Meski tidak mengungkapkan keluhan, namun gurat wajahnya mengisyaratkan perjuangan yang cukup berat tengah dihadapinya untuk menafkahi keluarga. Bahkan tidak sekedar nafkah kebutuhan harian keluarga, Syaftineldi ternyata tengah berjuang untuk biaya pendidikan sang anak. Betapa tidak, Tiga orang anaknya, sedang dalam masa pendidikan.
Anak pertama dan anak keduanya, sedang menjalani pendidikan di perguruan tinggi.
Anak pertama, Hamid Anfhal, kuliah di jurusan Teknologi Hasil Perikanan, Universitas Riau (UNRI) dan anak Kedua, Alam Aprilia sedang menjalani pendidikan di jurusan Pendidikan Kimia, Universitas Negeri Padang (UNP) dan anak ketiga, Muhammad Afriko sedang sekolah di Sekolah Menengah Kejuruan Negeri (SMK) PP Padang Mengatas dan seorang lagi masih balita.
Membutuhkan biaya yang besar, Syaftineldi memang mengakui biaya yang dibutuhkan sangat tinggi, sebab semua biaya murni harus di upayakan melalui hasil kerja sendiri. Bahkan saat ditanya soal bantuan pemerintah, pria yang biasa disapa Nel ini, menjawab tidak masuk dalam salah satu daftar penerima bantuan pemerintah untuk masyarakat kurang mampu.
“Tidak, anak saya tidak mendapatkan beasiswa. Semua biaya, mulai dari kebutuhan hidup harian, tempat kos dan biaya pendidikan saat ini masih menjadi tanggungan penuh saya sebagai ayah,” kisah Nel sembari membayangkan kebutuhan keluarganya yang harus terus dipenuhinya agar anak-anak bisa melanjutkan pendidikan dan sukses dengan hidup yang lebih baik di masa depan.
Menjadi sebuah gambaran yang ironis dan butuh kejelian pemerintah untuk memberikan bantuan yang tepat sasaran bagi yang membutuhkan. Sehingga tidak ada lagi warga negara yang harus berjuang ekstra keras untuk memenuhi kebutuhan dasar dan pendidikan anak-anaknya.
Sekarang, kata Nel, sudah sedikit lebih mudah dalam mendapatkan benih ikan. Sebab Pemerintah Nagari Andaleh melalui Badan Usaha Milik Nagari (BUMNag) sudah menyediakan benih ikan untuk dijual.
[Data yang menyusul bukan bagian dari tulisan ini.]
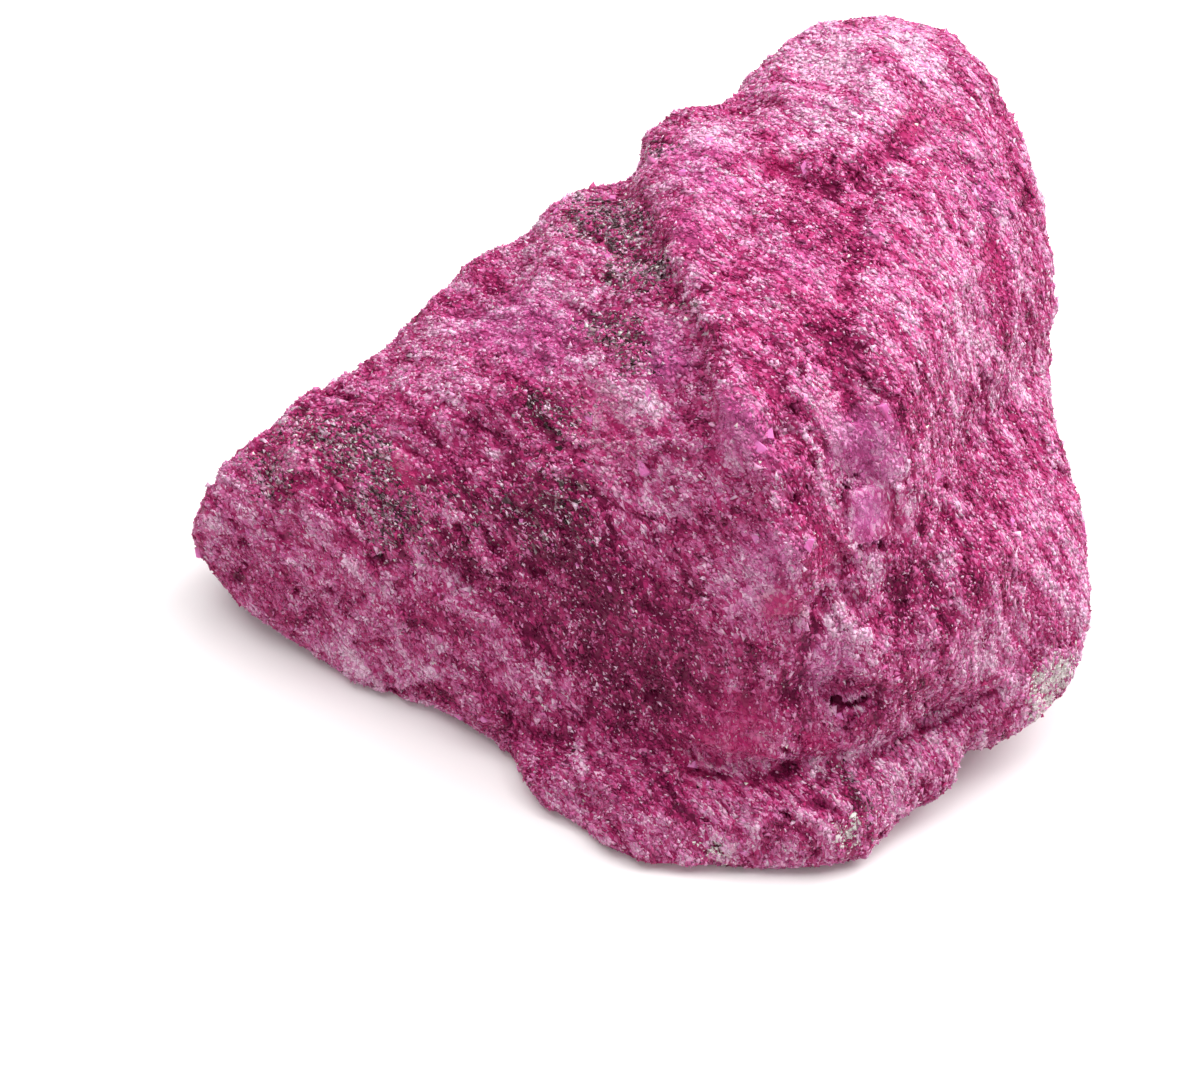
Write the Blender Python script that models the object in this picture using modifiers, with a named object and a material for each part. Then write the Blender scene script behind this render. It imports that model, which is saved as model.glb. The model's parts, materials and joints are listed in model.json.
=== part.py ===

Sehingga pedagang keliling di nagari yang sejak lama dikenal sebagai penyedia benih ikan, bisa langsung mengambilnya tanpa harus keliling ke kolam masing-masing pembibitan milik warga.
“BUMNag sudah menyediakan bibit ikan siap untuk dijual. Sehingga tidak perlu mendatangi kolam masing-masing warga untuk membeli benih ikan untuk dijual. Sebelumnya cukup menyita waktu, sebab harus langsung ke kolam pembenihan warga yang tersebar. Menunggu pengeringan kolam dan menangkap benih membutuhkan waktu cukup lama. Sekarang sudah jauh lebih mudah,” terang Nel.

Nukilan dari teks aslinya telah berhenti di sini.